Un cutter, deux trous pour coincer les pieds dans le tapis, il ne lui en fallait pas plus pour bricoler son tapis volant. Mais au-delà des images, sidérantes, c’est l’aboutissement de deux décennies de vols et de sauts déclinés sous tous les modes que l’on retiendra. « J’ai volé en parapente, en ULM, en avion, en deltaplane, en combinaison… Puis j’ai décidé de revenir aux sources et d’explorer une nouvelle branche ! », écrit-il sur Instagram.
« Rêvez grand, changez de point de vue, réalisez l’impossible »
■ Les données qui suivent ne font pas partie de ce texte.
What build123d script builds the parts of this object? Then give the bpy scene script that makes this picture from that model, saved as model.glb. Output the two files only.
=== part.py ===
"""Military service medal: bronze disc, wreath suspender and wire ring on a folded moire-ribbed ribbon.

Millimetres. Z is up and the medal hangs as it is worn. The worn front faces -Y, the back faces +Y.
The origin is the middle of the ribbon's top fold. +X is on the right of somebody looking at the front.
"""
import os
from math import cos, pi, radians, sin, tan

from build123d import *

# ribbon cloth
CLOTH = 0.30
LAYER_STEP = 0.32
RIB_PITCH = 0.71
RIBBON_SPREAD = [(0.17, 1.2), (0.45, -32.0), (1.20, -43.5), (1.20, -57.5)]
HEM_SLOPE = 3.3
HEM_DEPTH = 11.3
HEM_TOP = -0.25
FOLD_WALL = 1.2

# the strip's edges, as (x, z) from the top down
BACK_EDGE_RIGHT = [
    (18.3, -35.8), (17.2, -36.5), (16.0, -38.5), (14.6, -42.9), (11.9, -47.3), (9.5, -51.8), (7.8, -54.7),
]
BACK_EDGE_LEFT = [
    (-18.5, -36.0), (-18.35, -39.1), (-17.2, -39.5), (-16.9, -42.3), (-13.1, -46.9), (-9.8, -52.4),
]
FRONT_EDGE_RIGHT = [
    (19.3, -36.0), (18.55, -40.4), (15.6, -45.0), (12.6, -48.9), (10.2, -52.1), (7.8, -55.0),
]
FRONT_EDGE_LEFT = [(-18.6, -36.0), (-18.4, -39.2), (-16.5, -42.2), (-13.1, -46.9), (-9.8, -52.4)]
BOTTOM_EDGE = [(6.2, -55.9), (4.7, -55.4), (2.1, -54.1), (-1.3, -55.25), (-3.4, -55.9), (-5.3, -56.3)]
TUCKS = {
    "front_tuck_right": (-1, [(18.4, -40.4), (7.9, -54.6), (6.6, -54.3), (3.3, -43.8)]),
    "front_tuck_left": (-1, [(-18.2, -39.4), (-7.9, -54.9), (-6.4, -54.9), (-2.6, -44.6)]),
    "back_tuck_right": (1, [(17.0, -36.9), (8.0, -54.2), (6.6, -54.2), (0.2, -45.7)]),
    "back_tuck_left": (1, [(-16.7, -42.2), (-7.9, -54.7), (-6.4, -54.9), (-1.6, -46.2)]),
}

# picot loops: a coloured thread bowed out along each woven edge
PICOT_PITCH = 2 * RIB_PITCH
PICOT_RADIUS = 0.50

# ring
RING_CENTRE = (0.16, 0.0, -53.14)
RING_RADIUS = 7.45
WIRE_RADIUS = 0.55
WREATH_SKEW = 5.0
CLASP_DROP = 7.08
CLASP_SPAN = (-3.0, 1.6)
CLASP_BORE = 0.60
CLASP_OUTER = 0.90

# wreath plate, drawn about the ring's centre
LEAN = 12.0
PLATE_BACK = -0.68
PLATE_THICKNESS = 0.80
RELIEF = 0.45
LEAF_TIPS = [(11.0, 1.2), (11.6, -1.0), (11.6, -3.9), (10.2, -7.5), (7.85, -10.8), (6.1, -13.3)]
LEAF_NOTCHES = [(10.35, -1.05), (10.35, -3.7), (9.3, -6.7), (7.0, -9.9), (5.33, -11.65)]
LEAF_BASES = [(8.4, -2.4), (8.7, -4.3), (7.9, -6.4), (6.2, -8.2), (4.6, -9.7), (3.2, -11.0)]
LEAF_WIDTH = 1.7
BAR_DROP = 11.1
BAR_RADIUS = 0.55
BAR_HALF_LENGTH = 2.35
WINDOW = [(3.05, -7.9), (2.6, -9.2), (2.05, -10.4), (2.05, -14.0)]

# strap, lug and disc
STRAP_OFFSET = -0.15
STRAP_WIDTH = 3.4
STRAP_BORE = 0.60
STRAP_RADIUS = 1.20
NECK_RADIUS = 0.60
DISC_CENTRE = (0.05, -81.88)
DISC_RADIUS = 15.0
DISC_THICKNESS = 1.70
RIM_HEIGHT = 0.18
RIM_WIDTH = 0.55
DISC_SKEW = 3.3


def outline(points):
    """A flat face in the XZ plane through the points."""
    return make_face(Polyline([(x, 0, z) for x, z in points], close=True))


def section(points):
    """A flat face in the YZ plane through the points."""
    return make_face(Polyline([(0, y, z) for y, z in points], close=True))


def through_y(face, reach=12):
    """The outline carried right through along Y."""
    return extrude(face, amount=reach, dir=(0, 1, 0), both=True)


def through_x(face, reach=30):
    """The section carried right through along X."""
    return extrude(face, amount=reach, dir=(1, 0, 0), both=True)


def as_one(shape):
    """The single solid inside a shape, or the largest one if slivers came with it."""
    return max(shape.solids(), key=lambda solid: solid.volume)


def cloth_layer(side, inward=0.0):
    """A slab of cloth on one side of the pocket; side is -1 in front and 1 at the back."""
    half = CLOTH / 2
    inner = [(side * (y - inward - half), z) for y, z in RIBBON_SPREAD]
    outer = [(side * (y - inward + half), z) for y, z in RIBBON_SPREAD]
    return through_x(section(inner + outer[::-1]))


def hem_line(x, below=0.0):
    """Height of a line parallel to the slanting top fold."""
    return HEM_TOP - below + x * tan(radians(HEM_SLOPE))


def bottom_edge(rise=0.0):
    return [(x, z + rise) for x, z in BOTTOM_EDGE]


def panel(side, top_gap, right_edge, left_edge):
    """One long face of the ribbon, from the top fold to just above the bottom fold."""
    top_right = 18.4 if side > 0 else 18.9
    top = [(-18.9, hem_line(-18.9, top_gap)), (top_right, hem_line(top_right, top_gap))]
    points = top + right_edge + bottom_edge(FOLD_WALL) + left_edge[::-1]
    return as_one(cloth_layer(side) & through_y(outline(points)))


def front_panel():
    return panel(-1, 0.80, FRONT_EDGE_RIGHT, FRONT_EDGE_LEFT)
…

Son objectif ? Il l’explique dans un post accompagnant la vidéo de son exploit curieusement mise en ligne il y a quelques jours seulement. « Chasser et matérialiser certains des rêves humains de vol et de lévitation, soit avec des percussions et des cordes, soit avec des machines volantes. Après un an de tests de base jumping avec de nombreuses combinaisons et vêtements minimalistes, il m’a fallu encore quelques mois de tests et d’essais pour réussir à domestiquer et à chevaucher ce tapis. Après une bonne quarantaine de sauts d’entraînement, celui-ci, avec un tapis, en est le chef-d’œuvre. D’autres réalisations ont été faites depuis. D’autres suivront bientôt ! Ouvrez votre esprit, rêvez grand, changez de point de vue, réalisez l’impossible, modifiez la réalité, engrangez des informations, interrogez la vérité, guérissez le monde, rendez-le meilleur… Ce n’est que le monde matériel, volez et voyagez dans les rêves, dans les autres dimensions, c’est ouvert à tous. À vous de changer les choses ».
Un discours qui n’étonnera pas ceux qui connaissent bien Freddy M, pseudo de Freddy Montigny, qui se définit sur les réseaux comme un « artiste », amateur de « tapis volants et autres vêtements, bâches et peaux tendus par le corps et non gonflés », passionné de R&D sur les sauts à base minimale et de LowTech. Philosophe et chercheur, il joint depuis longtemps l’action à la parole. Membre des Flying Frenchies, ce wingsuiteur est aussi cordiste et batteur. Dans le Flying Frenchies band, il est connu sous le nom de « Freddy Drum’n Gong » car il aime emmener ses instruments au sommet des montagnes, expérimenter de nouveaux types de musiques, jazz, transe urbaine, rock, salsa, électro. Là aussi, les possibilités sont infinies. On l’a vu jouer sur des parapentes, sur une montgolfière et sur des highlines en falaise.
Et aussi, un saut avec des sacs poubelles
Éternel curieux, Freddy M vient de faire beaucoup de bruit avec son tapis d’Aladdin. Mais en fouillant un peu, ses followers découvriront que cette expérience, qui remonte déjà un an, a effectivement été suivie d’autres réalisations pour le moins étonnantes. Saut vers un lac avec un « sac à merde ». Ou encore saut en combinaison fabriquée avec des sacs poubelles. Une approche très minimaliste bien à l’image du personnage.
Après avoir testé de nombreux vêtements, des plus classiques aux plus incongrus sans parler de toutes les combinaisons de saut possibles et imaginables, Freddy M avait en effet atteint des limites. Aussi quand au cours d’une soirée une amie lui suggère de tester des prototypes en sacs poubelles, il saute sur l’occasion. « Elle n’avait pas réalisé à quel point elle avait raison ! », dit-il. « Et à quel point le travail est facile, comparé à la couture de tissus. Après un tas d’essais à la maison, il était temps de défier ce truc sur un grand saut. Succès total. J’ai vécu ça un peu comme un moment historique », conclut-il. La courte vidéo publiée également en juillet qu’il a tirée de l’expérience ne lui a valu jusqu’à présent que 294 vues. Nul doute que le nombre devrait grimper rapidement.